CONTAINING LINKS TO 1280 STORIES FROM THE NETWORKS' NIGHTLY NEWSCASTS
     COMMENTS: Commandos’ Nighttime Drug Bust Ends in Death

A trio of stories vied for the day's top spot. NBC chose to lead with the deadly climax to a nighttime narcotics raid by DEA agents and commandos in Afghanistan's western Badghis Province: their Chinook helicopter crashed, killing ten on board. ABC and CBS both started with a follow-up from last Thursday's overblown story of Northwest Airlines' overshooting Flight 188: its pilots explained that they were browsing not sleeping. The Story of the Day was a further update on the H1N1 swine strain of the influenza virus: long lines for the vaccine persist. NBC and CBS both had substitute anchors filling in from their morning programs: Today's Ann Curry and Early Show's Harry Smith respectively.

The drug raid was not a direct part of the counterinsurgency against Taliban guerrillas, according to Afghan-based correspondents. NBC's Richard Engel identified the target as "a suspected drugs and weapons trafficker who supplies militants, including the Taliban." CBS' Mandy Clark referred to them merely as "drug smugglers." ABC's Jim Sciutto called it an attack "on a compound of an insurgent leader involved in trafficking opium." Sciutto stated that targeting the opium trade is a new strategy for the United States.

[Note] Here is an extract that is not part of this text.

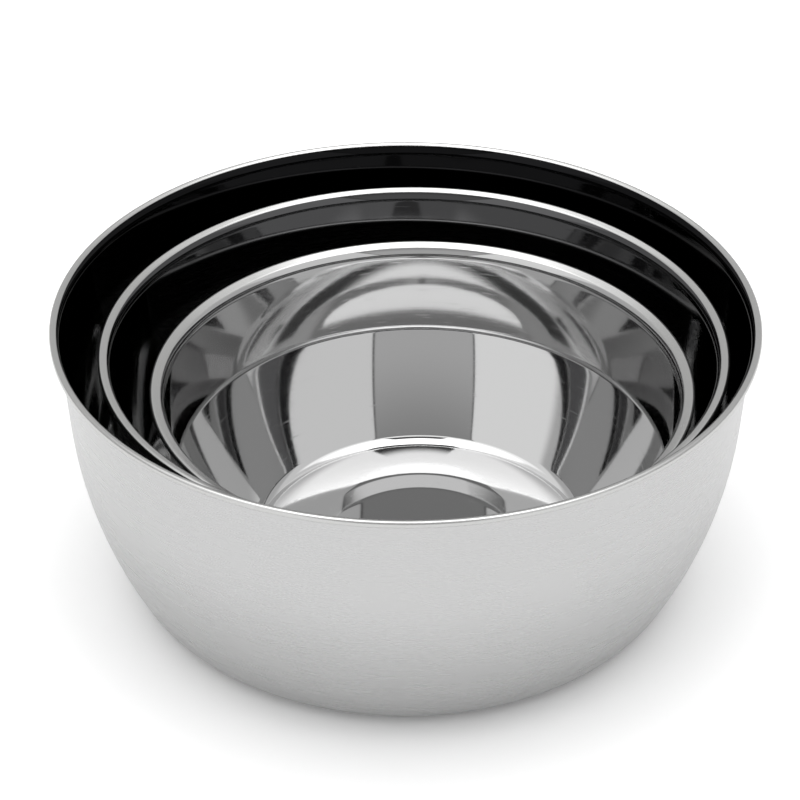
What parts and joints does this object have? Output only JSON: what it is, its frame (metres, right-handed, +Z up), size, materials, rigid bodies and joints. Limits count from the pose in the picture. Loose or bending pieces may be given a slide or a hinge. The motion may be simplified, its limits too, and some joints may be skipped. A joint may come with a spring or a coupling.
{
  "type": "nested bowl set",
  "caption": "Nest of round deep-drawn steel bowls with turned-down lips; each inner bowl stands in the foot hollow of the one below and lifts straight out.",
  "frame": {"origin": "centre of the large bowl's foot, on the plane that it stands on", "axes": "+Z up, out of the bowls; +X is the way the inner bowls have slid off centre"},
  "size_m": [0.18, 0.18, 0.0762],
  "materials": {
    "steel": "mirror-polished inside and lip, fine satin outside"
  },
  "bodies": {
    "large_bowl": {"large_bowl": "steel"},
    "medium_bowl": {"medium_bowl": "steel"},
    "small_bowl": {"small_bowl": "steel"}
  },
  "joints": [
    {"name": "medium_lift", "type": "slide", "parent": "large_bowl", "child": "medium_bowl", "axis": [0, 0, 1], "range_m": [0, 0.09]},
    {"name": "small_lift", "type": "slide", "parent": "medium_bowl", "child": "small_bowl", "axis": [0, 0, 1], "range_m": [0, 0.085]}
  ]
}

It was up to CBS' Lara Logan (at the tail of the Clark videostream) back in the New York City studio to tie the raid directly to the war itself. She questioned the Pentagon's account that the Chinook crash was an accident: "The Taliban commander of that region is saying very clearly that as the helicopter was taking off--when it was still flying low and it was still slow--that is when they hit from the righthand side with heavy machine gun fire and a rocket propelled grenade."

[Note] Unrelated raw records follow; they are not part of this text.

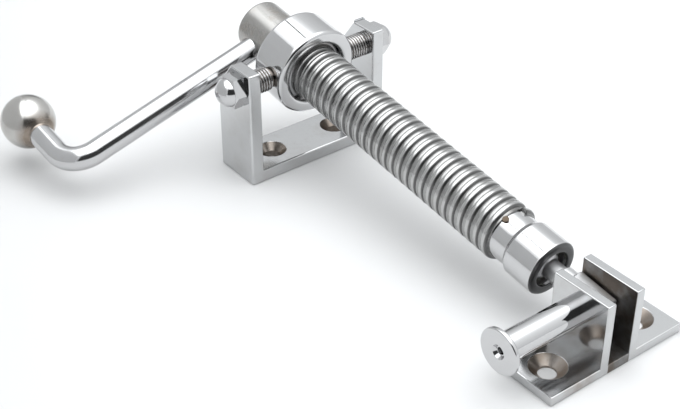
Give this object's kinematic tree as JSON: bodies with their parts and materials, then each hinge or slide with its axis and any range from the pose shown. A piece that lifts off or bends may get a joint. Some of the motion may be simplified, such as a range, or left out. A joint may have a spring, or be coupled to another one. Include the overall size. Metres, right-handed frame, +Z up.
{
  "type": "window opener",
  "caption": "Screw-type window opener: wire-wound spindle with a cranked handle in a swinging collar, ball-jointed stud and quick-release window bracket.",
  "frame": {"origin": "middle of the frame bracket's underside", "axes": "+X from the frame bracket towards the window bracket, +Z up, away from the mounting faces"},
  "size_m": [0.2007, 0.1201, 0.049],
  "materials": {
    "chrome": "bright polished",
    "bracket_chrome": "bright plated sheet",
    "screw_chrome": "bright polished",
    "spindle_chrome": "bright plated wire",
    "satin_nickel": "softly polished nickel",
    "steel": "plain spring steel",
    "nylon": "natural nylon"
  },
  "bodies": {
    "frame": {"frame_bracket": "bracket_chrome", "pivot_screw_left": "screw_chrome", "pivot_screw_right": "screw_chrome"},
    "swing": {"collar": "chrome", "nut_coil": "steel"},
    "carriage": {"ball_seat": "nylon"},
    "spindle": {"spindle_tube": "spindle_chrome", "thread_wire": "spindle_chrome", "thread_stop": "spindle_chrome", "lock_pin": "steel", "hub": "satin_nickel", "hub_pin": "steel", "crank_rod": "chrome", "crank_knob": "satin_nickel", "socket_head": "chrome", "socket_ring": "steel"},
    "swivel": {"ball_liner": "nylon"},
    "stud": {"ball_stud": "screw_chrome"},
    "window": {"window_plate": "bracket_chrome", "ear_left": "bracket_chrome", "ear_right": "bracket_chrome", "plunger_barrel": "chrome", "barrel_bush": "steel", "pin_spring": "steel"},
    "plunger": {"cross_pin": "screw_chrome", "pull_disc": "chrome"}
  },
  "joints": [
    {"name": "collar_tilt", "type": "hinge", "parent": "frame", "child": "swing", "pos_m": [0.00225, 0, 0.0332], "axis": [0, 1, 0], "range_deg": [-12, 45]},
    {"name": "spindle_slide", "type": "slide", "parent": "swing", "child": "carriage", "axis": [0.9905, 0, -0.1373], "range_m": [-0.09, 0]},
    {"name": "crank_turn", "type": "hinge", "parent": "carriage", "child": "spindle", "pos_m": [0.00225, 0, 0.0332], "axis": [0.9905, 0, -0.1373], "range_deg": [-9360, 0]},
    {"name": "ball_yaw", "type": "hinge", "parent": "carriage", "child": "swivel", "pos_m": [0.11022, 0, 0.01824], "axis": [0.1373, 0, 0.9905], "range_deg": [-14, 14]},
    {"name": "ball_pitch", "type": "hinge", "parent": "swivel", "child": "stud", "pos_m": [0.11022, 0, 0.01824], "axis": [0, 1, 0], "range_deg": [-14, 14]},
    {"name": "window_pivot", "type": "hinge", "parent": "stud", "child": "window", "pos_m": [0.13142, 0, 0.0153], "axis": [0, 1, 0], "range_deg": [-90, 30]},
    {"name": "pin_pull", "type": "slide", "parent": "window", "child": "plunger", "axis": [0, -1, 0], "range_m": [0, 0.01145], "stiffness_N_per_m": 350, "springref_m": -0.008, "deforming": ["pin_spring"]}
  ],
  "couplings": [
    {"joint": "spindle_slide", "follows": "crank_turn", "m_per_rad": 0.00055068}
  ]
}
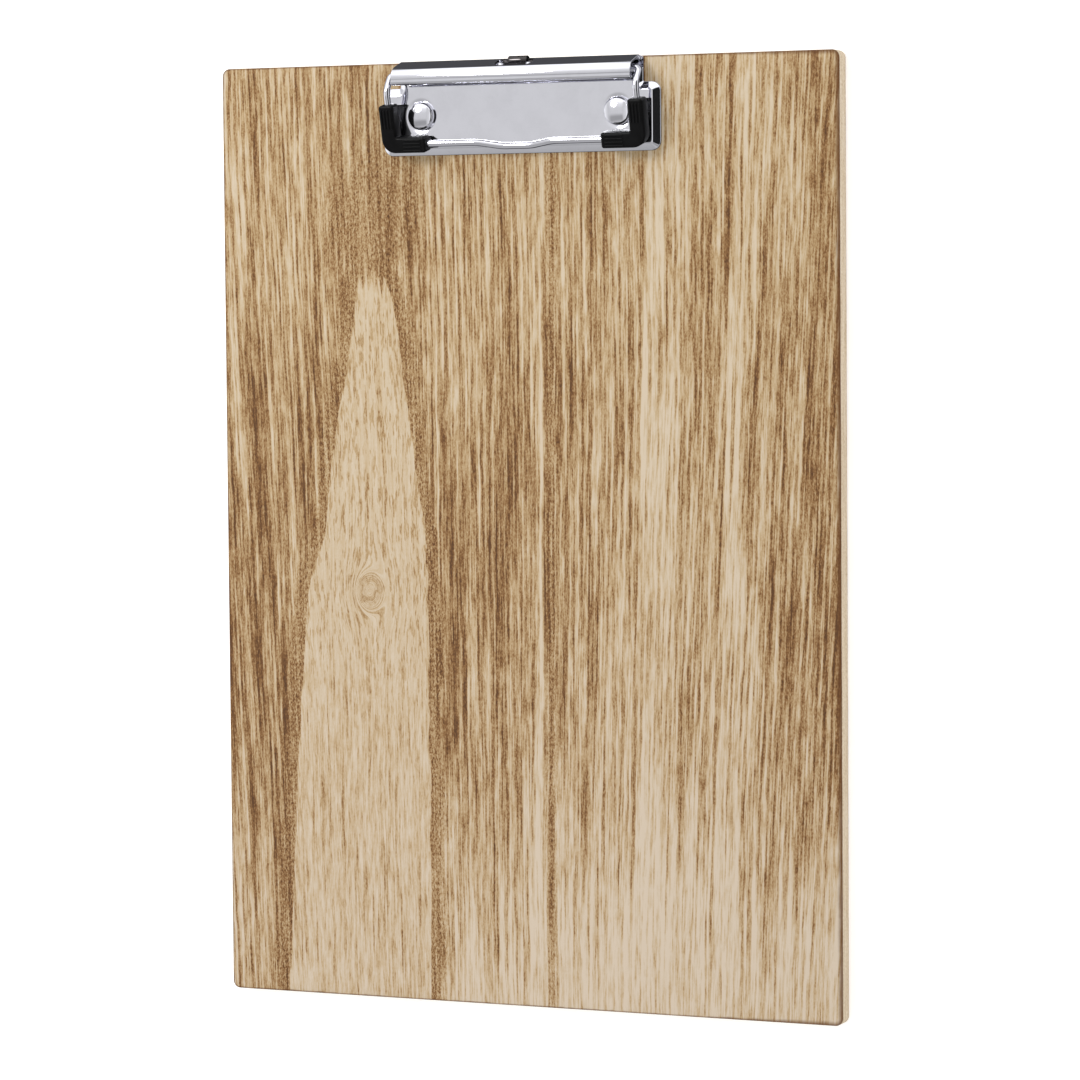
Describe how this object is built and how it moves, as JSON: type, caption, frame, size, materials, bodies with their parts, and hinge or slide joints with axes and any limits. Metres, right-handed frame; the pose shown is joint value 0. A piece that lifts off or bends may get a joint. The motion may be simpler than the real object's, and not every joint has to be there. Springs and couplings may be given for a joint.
{
  "type": "clipboard",
  "caption": "A4 wooden clipboard with a low-profile lever clip: a sprung wire bail with rubber corner grips holds sheets against a pressed steel plate.",
  "frame": {"origin": "middle of the board's back face, which rests on the table", "axes": "+Z out of the board's front face, +Y along the board towards the clip, +X to the board's right seen from the front"},
  "size_m": [0.225, 0.3211, 0.0183],
  "materials": {
    "wood": "open-grained light wood, brushed and scorched, dark burnt edge line, satin",
    "clip_chrome": "bright nickel-chrome plated pressed sheet, mirror",
    "wire_chrome": "bright plated spring wire, mirror",
    "rivet_chrome": "bright plated domed rivet",
    "grip_rubber": "moulded black rubber, satin",
    "washer_zinc": "zinc plated"
  },
  "bodies": {
    "root": {"board": "wood", "base_plate": "clip_chrome", "rivet_left": "rivet_chrome", "rivet_right": "rivet_chrome", "washer_left": "washer_zinc", "washer_right": "washer_zinc"},
    "lever": {"lever": "clip_chrome"},
    "bail": {"wire_bail": "wire_chrome", "grip_left": "grip_rubber", "grip_right": "grip_rubber"}
  },
  "joints": [
    {"name": "lever_lift", "type": "hinge", "parent": "root", "child": "lever", "pos_m": [0, 0.1595, 0.0087], "axis": [-1, 0, 0], "range_deg": [0, 90], "stiffness_Nm_per_rad": 0.08, "springref_deg": -34.38},
    {"name": "bail_swing", "type": "hinge", "parent": "lever", "child": "bail", "pos_m": [0, 0.1556, 0.0132], "axis": [-1, 0, 0], "range_deg": [-45, 0]}
  ],
  "couplings": [
    {"joint": "bail_swing", "follows": "lever_lift", "ratio": -0.5}
  ]
}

CBS' Clark tied the Chinook crash to a midair collision of a pair of USMC helicopters, a UH-1 Huey and a Cobra gunship--in the southern Helmand Province that killed four on board. "Afghanistan is a punishing environment for helicopters. This month alone the USArmy says it has lost six other helicopters, five to crashes, one to enemy fire."

David Rohde, a reporter for The New York Times, has been working the interview circuit since he published his account of his escape after being held hostage for seven months. Rohde was kidnapped in Afghanistan and kept prisoner across the Pakistani border in Waziristan. His latest stop for a q-&-a was with NBC's Ann Curry. He disabused her of the notion that the so-called tribal areas consisted of rudimentary mountain caves. "I was shocked at the strength of the Taliban control of the Pakistani tribal areas, It is a fully functional government. There were road crews repairing roads. There were police patroling streets." Yet when he escaped all he had to do to find freedom was walk down the road to a Pakistani military base nearby.

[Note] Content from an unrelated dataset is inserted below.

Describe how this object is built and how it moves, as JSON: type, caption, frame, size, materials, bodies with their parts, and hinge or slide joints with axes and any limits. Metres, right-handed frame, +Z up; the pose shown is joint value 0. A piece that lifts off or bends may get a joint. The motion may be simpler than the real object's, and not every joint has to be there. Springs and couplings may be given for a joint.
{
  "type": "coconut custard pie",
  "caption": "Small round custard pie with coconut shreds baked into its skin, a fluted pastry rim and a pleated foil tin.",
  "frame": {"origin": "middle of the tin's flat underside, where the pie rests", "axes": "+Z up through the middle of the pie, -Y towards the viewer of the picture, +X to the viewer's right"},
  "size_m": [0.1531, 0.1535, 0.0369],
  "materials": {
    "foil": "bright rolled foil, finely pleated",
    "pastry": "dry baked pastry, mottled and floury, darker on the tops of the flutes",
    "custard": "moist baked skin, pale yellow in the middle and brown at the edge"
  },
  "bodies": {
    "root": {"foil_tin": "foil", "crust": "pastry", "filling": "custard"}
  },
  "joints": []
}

Rounding out the day's Afghanistan coverage, both NBC's Savannah Guthrie and CBS' David Martin covered a speech by Barack Obama in which he promised servicemen that he would not be rushed into a decision to send them off to war. CBS' Martin pointed out that "the argument over troops has taken a back seat to the drama of Afghanistan's disputed presidential election." The runoff vote is scheduled for November 7th "but there is no guarantee it will produce the result the Obama Administration needs most--a legitimate Afghan government."